The clinical trial evidence pipeline was modeled as a 45-node DAG spanning 7 procedural layers. An Adaptive Priority Scheduler selectively loads domain-specific skills (59 SKILL.md rule files containing CDISC dictionaries, derivation logic, and validation protocols) based on graph proximity within a fixed token budget. We conducted a controlled evaluation comparing 3 conditions—unbounded baseline, graph-constrained framework, and framework with distilled principles—across 10 regulatory tasks (n=30 runs per condition, N=90 total). Performance was assessed using automated code-density metrics and a blinded LLM-as-a-judge evaluation protocol with 2 independent panels.

Results:

Graph-constrained skill loading significantly improved overall output quality (+0.47 on a 5-point scale; 95% confidence interval [CI] 0.12–0.80; P=.004), regulatory structure compliance (+0.63; P<.001), and terminology precision (+0.50; P=.01).

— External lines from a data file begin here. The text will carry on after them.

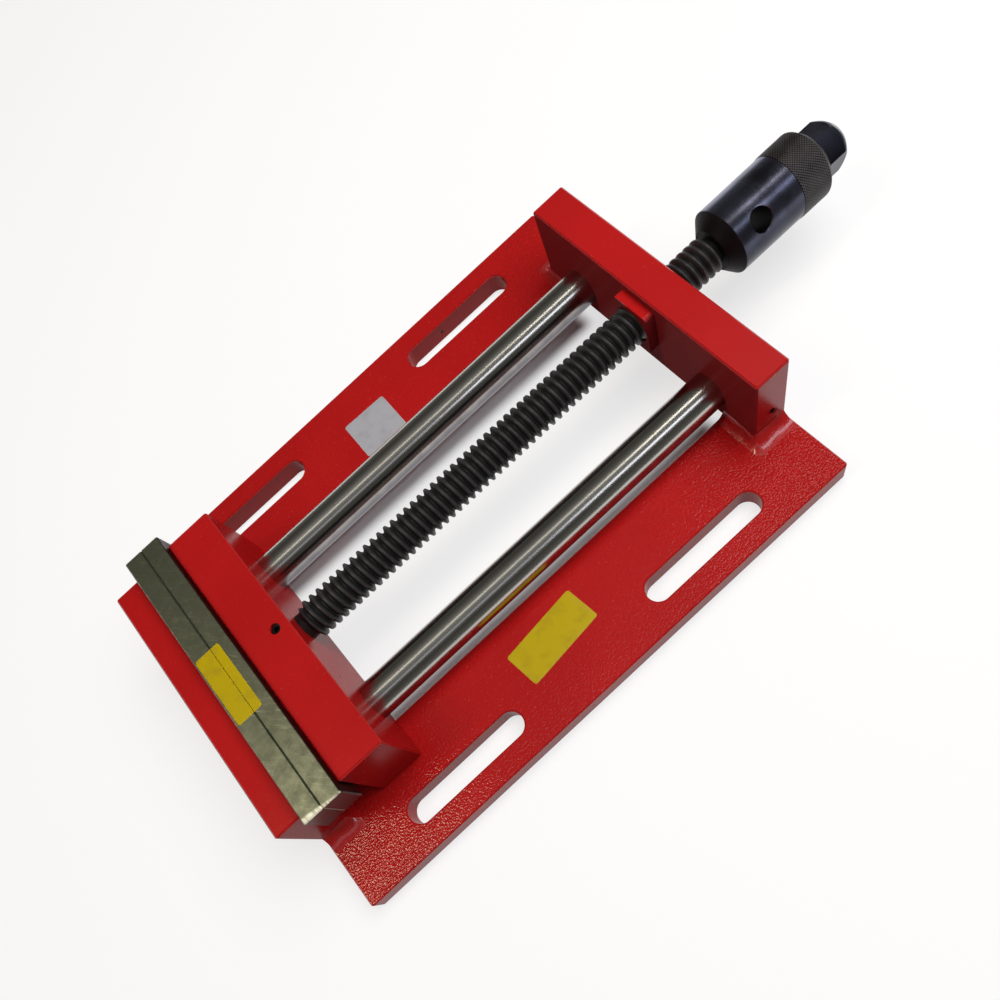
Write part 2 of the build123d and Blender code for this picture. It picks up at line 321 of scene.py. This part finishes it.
def red_enamel(name, peel_depth, gloss, top, shade=0.0, marks=(), **constants):
    """Red enamel whose flat top carries small domes, highest in the middle of each cell.

    The domes are one minus the squared distance from the cell's middle, over a slower wave,
    and grow towards the vise's ends. Cloudy red, valleys darkened as painted shade, a pale
    painted highlight along the top's edge and a few pale dust specks lie in the colour. Each
    mark is a small dark pit with a centre and a radius; in the rear block's pin holes it is
    painted shade. The sides are duller than the top. The corner in front of the rear block is
    dull all over, and its sides there are painted darker and greyer as painted shade.
    """
    finish = Finish(name, IOR=1.5, **constants)
    point = finish.place()
    along, across, above = finish.axes(point)
    on_top = above.within(top - top_edge_start, top - top_edge_end)
    rim = on_top * (1 - on_top)
    stray = finish.node("ShaderNodeTexNoise", {}, {"Vector": point, "Scale": 700.0}, 1)
    crooked_sockets = {0: stray, 1: (peel_stray, peel_stray, peel_stray), 2: point}
    crooked = finish.node("ShaderNodeVectorMath", {"operation": "MULTIPLY_ADD"}, crooked_sockets)
    from_middle = finish.cells(crooked, peel_cells_per_metre, 0.4)
    valley = from_middle * from_middle
    wave = finish.noise(point, 210.0, 2.0)
    cloud = finish.noise(point, 16.0, 4.0).within(0.35, 0.65)
    dust = on_top * finish.noise(point, 1300.0, 0.0).within(0.81, 0.84)
    thickness = 0.6 + 0.7 * abs(along).within(*thick_towards_ends)
    # The valleys between the domes are painted darker as painted shade.
    hollow = shade * on_top * thickness * from_middle.within(0.30, 0.62)
    pits_and_hole_shade = 0.0
    for centre, radius in marks:
        pits_and_hole_shade = pits_and_hole_shade + 1 - finish.far_from(point, centre).within(0.7 * radius, 1.1 * radius)
    sheltered = along.within(*shelter_front) * (1 - along.within(*shelter_back))
    sheltered = sheltered * (1 - abs(across).within(*shelter_sides))
    open_end = along.within(*open_end_front) * (1 - across.within(*open_end_face))
    open_end = open_end * above.within(*open_end_foot)
    red = finish.blend(cloud, red_deep, red_bright)
    # Valleys darkened as painted shade.
    red = finish.blend(hollow, red, red_valley_painted_shade)
    # Pale dust specks on the top, and a pale painted highlight along the top's edge.
    red = finish.blend(0.35 * dust + 0.6 * rim, red, dust_and_edge_highlight_colour)
    # Dark pits, and painted shade inside the rear block's pin holes.
    red = finish.blend(pits_and_hole_shade, red, pit_and_hole_shade_colour)
    # The sides in the corner before the rear block are painted darker and greyer as painted shade.
    red = finish.blend(0.9 * sheltered * (1 - on_top), red, red_painted_corner_shade)
    relief = finish.bump(on_top * thickness * (0.6 * wave - valley) - 2.0 * pits_and_hole_shade, peel_depth)
    finish.feed("Base Color", red)
    finish.feed("Roughness", gloss + 0.05 * wave + 0.08 * (1 - on_top))
    finish.feed("Normal", relief)
    side_share = 0.46 + 0.12 * sheltered - 0.46 * open_end
    finish.dull((1 - on_top) * side_share + 0.36 * sheltered, red, relief)
    return finish


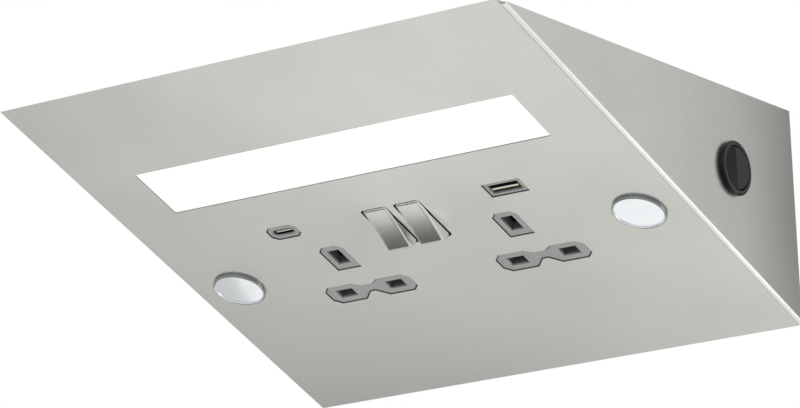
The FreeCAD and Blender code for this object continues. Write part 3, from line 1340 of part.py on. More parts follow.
def all_nodes():
    """A dictionary of every node's shape in the world frame."""
    nodes = {
        "fascia": fascia(),
        "mounting_box": mounting_box(),
        "cable_grommet": cable_grommet(),
        "earth_stud": earth_stud(),
        "earth_nuts": earth_nuts(),
        "screw_caps": screw_caps(),
        "fixing_screws": fixing_screws(),
        "fixing_brackets": fixing_brackets(),
        "fixing_nuts": fixing_nuts(),
        "light_diffuser": light_diffuser(),
        "light_tray": light_tray(),
        "light_board": light_board(),
        "light_chips": light_chips(),
        "tray_nuts": tray_nuts(),
        "light_driver": light_driver(),
        "driver_screws": driver_screws(),
        "socket_front": socket_front(),
        "socket_base": socket_base(),
        "module_screws": module_screws(),
        "panel_nuts": panel_nuts(),
        "neutral_bar": neutral_bar(),
        "earth_bar": earth_bar(),
        "live_bar": live_bar(),
        "terminal_screws": terminal_screws(),
        "usb_a_shell": usb_a_shell(),
        "usb_a_insulator": usb_a_insulator(),
        "usb_a_pads": usb_a_pads(),
        "usb_a_board": usb_board(1),
        "usb_a_transformer": usb_transformer(1),
        "usb_a_capacitor": usb_capacitor(USB_A_X),
        "usb_c_shell": usb_c_shell(),
        "usb_c_insulator": usb_c_insulator(),
        "usb_c_board": usb_board(-1),
        "usb_c_transformer": usb_transformer(-1),
        "usb_c_capacitor": usb_capacitor(USB_C_X),
        "light_switch_body": light_switch_body(),
        "light_switch_blades": light_switch_blades(),
        "light_switch_rocker": light_switch_rocker(),
        "light_switch_plunger": light_switch_plunger(),
        "light_switch_contact": light_switch_contact(),
    }
    for side, socket_x, rocker_x in zip(SIDES, SOCKETS, ROCKERS):
        nodes["shutter_" + side] = shutter(socket_x)
        nodes["shutter_spring_" + side] = shutter_spring(socket_x)
        nodes["live_contact_" + side] = live_contact(socket_x, rocker_x)
        nodes["rocker_cap_" + side] = rocker_cap(rocker_x)
        nodes["rocker_core_" + side] = rocker_core(rocker_x)
        nodes["rocker_plunger_" + side] = rocker_plunger(rocker_x)
        nodes["rocker_spring_" + side] = rocker_spring(rocker_x)
        nodes["contact_arm_" + side] = contact_arm(rocker_x)
    return nodes


def main():
    os.makedirs("parts", exist_ok=True)
    for name, shape in all_nodes().items():
        state = "valid" if shape.isValid() else "NOT VALID"
        print(name, len(shape.Solids), "solids", round(shape.Volume, 1), "mm3", state)
        shape.exportStep("parts/" + name + ".step")


if __name__ == "__main__":
    main()
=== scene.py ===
"""Under-cabinet power socket: finer meshes, finishes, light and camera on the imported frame."""
import json
import logging
import math
from dataclasses import dataclass, field
from enum import Enum

import bmesh
import bpy
from mathutils import Matrix, Quaternion, Vector


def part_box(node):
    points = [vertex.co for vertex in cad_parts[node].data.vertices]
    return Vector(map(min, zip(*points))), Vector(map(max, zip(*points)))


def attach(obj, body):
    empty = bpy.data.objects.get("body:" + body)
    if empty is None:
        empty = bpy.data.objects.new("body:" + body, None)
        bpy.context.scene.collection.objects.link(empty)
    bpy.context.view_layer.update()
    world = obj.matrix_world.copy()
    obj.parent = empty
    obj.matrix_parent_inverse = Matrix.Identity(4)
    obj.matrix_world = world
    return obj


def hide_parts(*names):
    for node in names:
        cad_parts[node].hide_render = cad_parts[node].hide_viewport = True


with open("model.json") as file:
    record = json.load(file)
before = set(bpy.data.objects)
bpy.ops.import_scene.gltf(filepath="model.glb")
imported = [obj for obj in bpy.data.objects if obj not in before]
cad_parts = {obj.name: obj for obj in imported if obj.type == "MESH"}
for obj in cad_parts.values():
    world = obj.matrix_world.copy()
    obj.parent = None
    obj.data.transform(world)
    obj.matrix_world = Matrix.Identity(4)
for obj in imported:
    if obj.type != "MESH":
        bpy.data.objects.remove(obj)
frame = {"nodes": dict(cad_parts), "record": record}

LOG = logging.getLogger("power_socket")
MM = 0.001
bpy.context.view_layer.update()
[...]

The LLM-based compliance evaluation corroborated these findings, with a compliance margin of +0.64 (framework: 4.34 vs baseline: 3.70) and substantial interpanel agreement (Cohen κ=0.76; Pearson r=0.95). The constraint mechanism incurred a modest 12% increase in token cost. An exploratory condition adding distilled global principles showed slight performance degradation (−0.13), suggesting attention saturation from redundant constraints.

Conclusions:

Graph-constrained skill loading produces statistically significant improvements in regulatory compliance quality for clinical trial data generation, with favorable cost-efficiency ratios compared with general-purpose agentic approaches. The consistent improvements across multiple assessment tiers and the identification of boundary limitations (eg, metadata synthesis tasks) provide a foundation for future validation with real-world clinical trial data and practicing domain experts. All code and evaluation materials are publicly available.